## [Problem to solve]
Please output the data below exactly as given, starting at its first line and stopping after the line that contains "bpy.data.objects.remove(holes)".

Rows from a 3D modeling dataset:
******************************

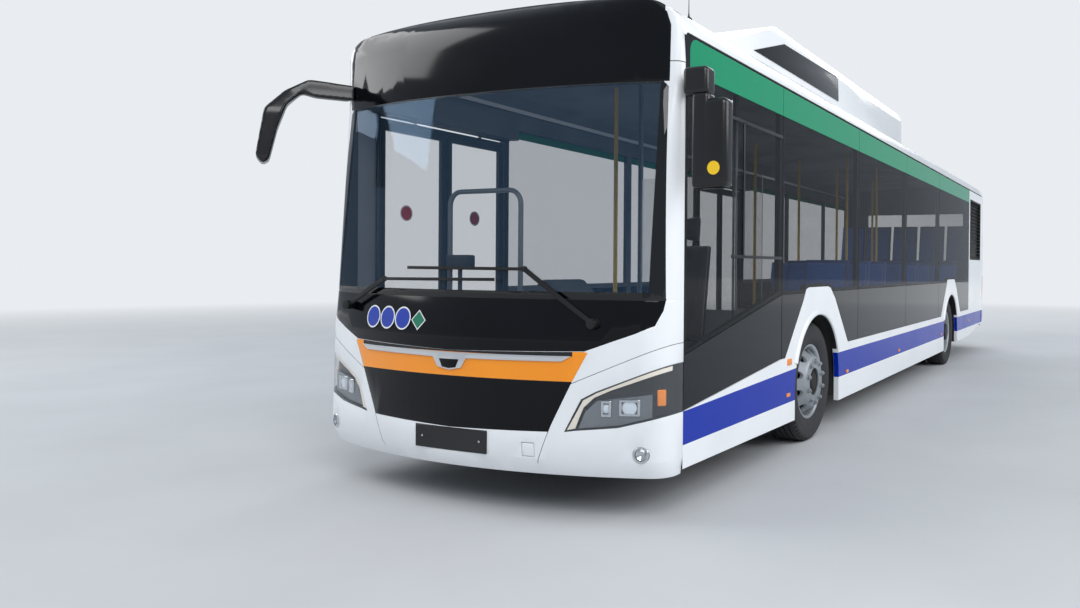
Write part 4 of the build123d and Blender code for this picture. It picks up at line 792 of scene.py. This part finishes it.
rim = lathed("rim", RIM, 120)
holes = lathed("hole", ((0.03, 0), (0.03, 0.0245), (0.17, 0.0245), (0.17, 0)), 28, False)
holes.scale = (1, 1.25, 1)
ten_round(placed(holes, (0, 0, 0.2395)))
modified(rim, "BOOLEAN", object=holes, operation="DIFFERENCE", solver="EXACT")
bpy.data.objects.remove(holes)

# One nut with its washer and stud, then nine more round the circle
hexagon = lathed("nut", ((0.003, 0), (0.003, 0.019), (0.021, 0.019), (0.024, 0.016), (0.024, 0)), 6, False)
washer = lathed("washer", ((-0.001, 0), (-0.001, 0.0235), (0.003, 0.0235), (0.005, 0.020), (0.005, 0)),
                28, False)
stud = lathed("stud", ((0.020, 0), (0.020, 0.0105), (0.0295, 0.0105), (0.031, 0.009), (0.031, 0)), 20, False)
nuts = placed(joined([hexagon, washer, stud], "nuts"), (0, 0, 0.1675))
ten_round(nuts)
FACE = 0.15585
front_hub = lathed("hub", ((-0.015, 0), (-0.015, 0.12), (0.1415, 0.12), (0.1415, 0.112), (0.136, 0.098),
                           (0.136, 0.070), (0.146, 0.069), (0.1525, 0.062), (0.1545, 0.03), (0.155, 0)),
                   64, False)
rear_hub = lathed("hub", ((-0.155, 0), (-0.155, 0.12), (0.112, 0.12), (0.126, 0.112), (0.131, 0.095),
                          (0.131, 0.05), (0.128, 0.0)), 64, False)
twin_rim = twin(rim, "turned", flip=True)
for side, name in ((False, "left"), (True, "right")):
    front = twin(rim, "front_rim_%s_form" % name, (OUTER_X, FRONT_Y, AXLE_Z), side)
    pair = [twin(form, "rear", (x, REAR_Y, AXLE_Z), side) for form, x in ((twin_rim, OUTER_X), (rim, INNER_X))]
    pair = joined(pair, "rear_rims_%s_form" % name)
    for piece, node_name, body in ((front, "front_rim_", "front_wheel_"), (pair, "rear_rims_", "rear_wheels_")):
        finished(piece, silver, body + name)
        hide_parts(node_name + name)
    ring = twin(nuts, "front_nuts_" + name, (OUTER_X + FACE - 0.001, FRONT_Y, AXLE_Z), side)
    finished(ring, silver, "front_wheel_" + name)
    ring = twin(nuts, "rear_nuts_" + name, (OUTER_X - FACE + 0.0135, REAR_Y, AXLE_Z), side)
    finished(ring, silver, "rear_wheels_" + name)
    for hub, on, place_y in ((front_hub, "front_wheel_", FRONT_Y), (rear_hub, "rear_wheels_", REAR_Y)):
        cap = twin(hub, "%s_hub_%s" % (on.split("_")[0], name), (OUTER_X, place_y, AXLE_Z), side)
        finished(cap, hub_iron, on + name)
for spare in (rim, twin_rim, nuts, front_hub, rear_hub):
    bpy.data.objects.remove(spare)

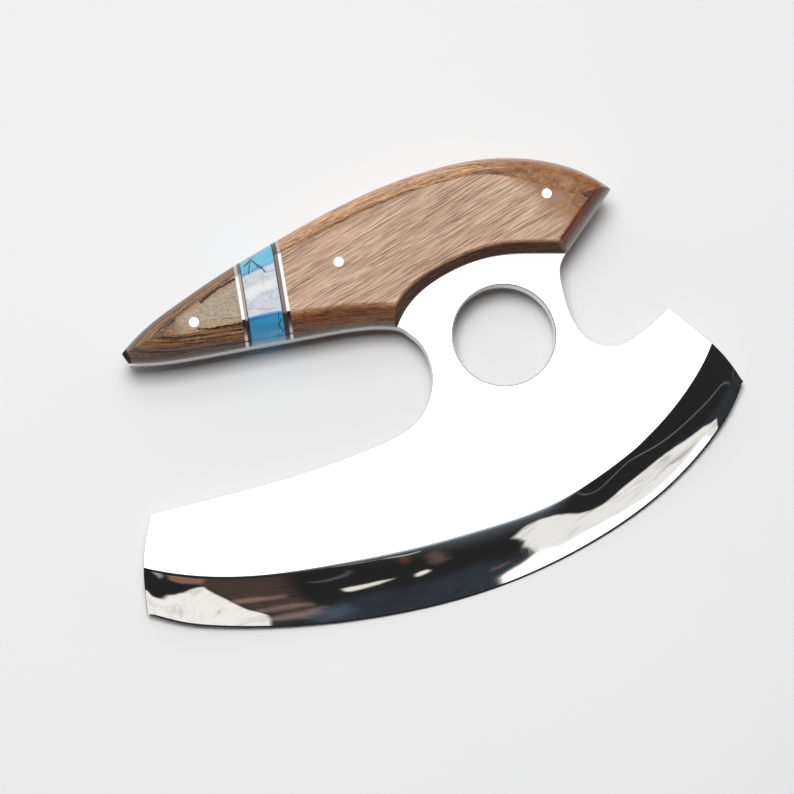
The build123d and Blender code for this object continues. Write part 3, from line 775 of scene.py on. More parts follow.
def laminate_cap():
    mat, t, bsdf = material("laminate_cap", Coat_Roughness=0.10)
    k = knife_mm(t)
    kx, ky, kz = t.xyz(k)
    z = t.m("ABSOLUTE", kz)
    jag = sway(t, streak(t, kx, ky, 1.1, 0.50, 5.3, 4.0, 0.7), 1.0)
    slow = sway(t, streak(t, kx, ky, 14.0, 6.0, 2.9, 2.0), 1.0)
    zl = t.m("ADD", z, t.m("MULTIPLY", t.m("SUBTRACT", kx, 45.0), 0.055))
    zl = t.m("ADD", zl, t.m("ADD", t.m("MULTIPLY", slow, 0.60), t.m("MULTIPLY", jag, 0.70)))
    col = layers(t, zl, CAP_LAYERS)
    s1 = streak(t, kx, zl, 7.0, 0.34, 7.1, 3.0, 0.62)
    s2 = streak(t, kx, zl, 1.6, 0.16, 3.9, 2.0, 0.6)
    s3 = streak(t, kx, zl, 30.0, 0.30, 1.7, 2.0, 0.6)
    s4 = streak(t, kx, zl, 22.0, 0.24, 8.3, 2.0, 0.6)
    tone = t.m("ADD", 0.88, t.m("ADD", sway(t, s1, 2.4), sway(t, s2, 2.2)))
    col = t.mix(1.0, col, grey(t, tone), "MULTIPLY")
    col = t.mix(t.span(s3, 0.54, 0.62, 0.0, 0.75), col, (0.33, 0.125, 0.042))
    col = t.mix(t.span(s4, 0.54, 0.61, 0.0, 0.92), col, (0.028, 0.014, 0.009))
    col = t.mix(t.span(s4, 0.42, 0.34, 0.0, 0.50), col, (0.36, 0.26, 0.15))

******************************

## [Full response]
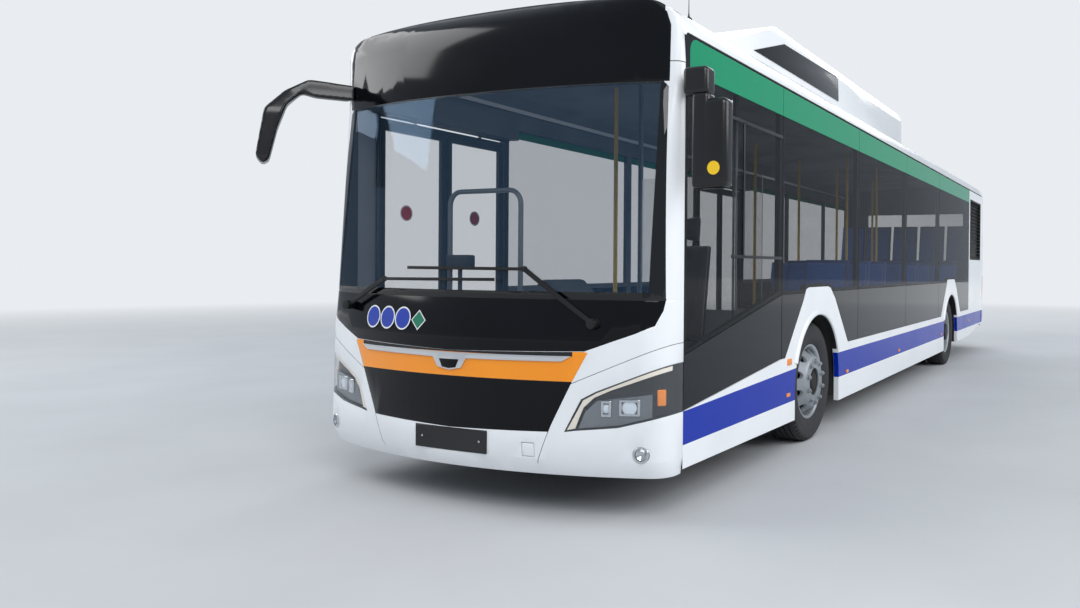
Write part 4 of the build123d and Blender code for this picture. It picks up at line 792 of scene.py. This part finishes it.
rim = lathed("rim", RIM, 120)
holes = lathed("hole", ((0.03, 0), (0.03, 0.0245), (0.17, 0.0245), (0.17, 0)), 28, False)
holes.scale = (1, 1.25, 1)
ten_round(placed(holes, (0, 0, 0.2395)))
modified(rim, "BOOLEAN", object=holes, operation="DIFFERENCE", solver="EXACT")
bpy.data.objects.remove(holes)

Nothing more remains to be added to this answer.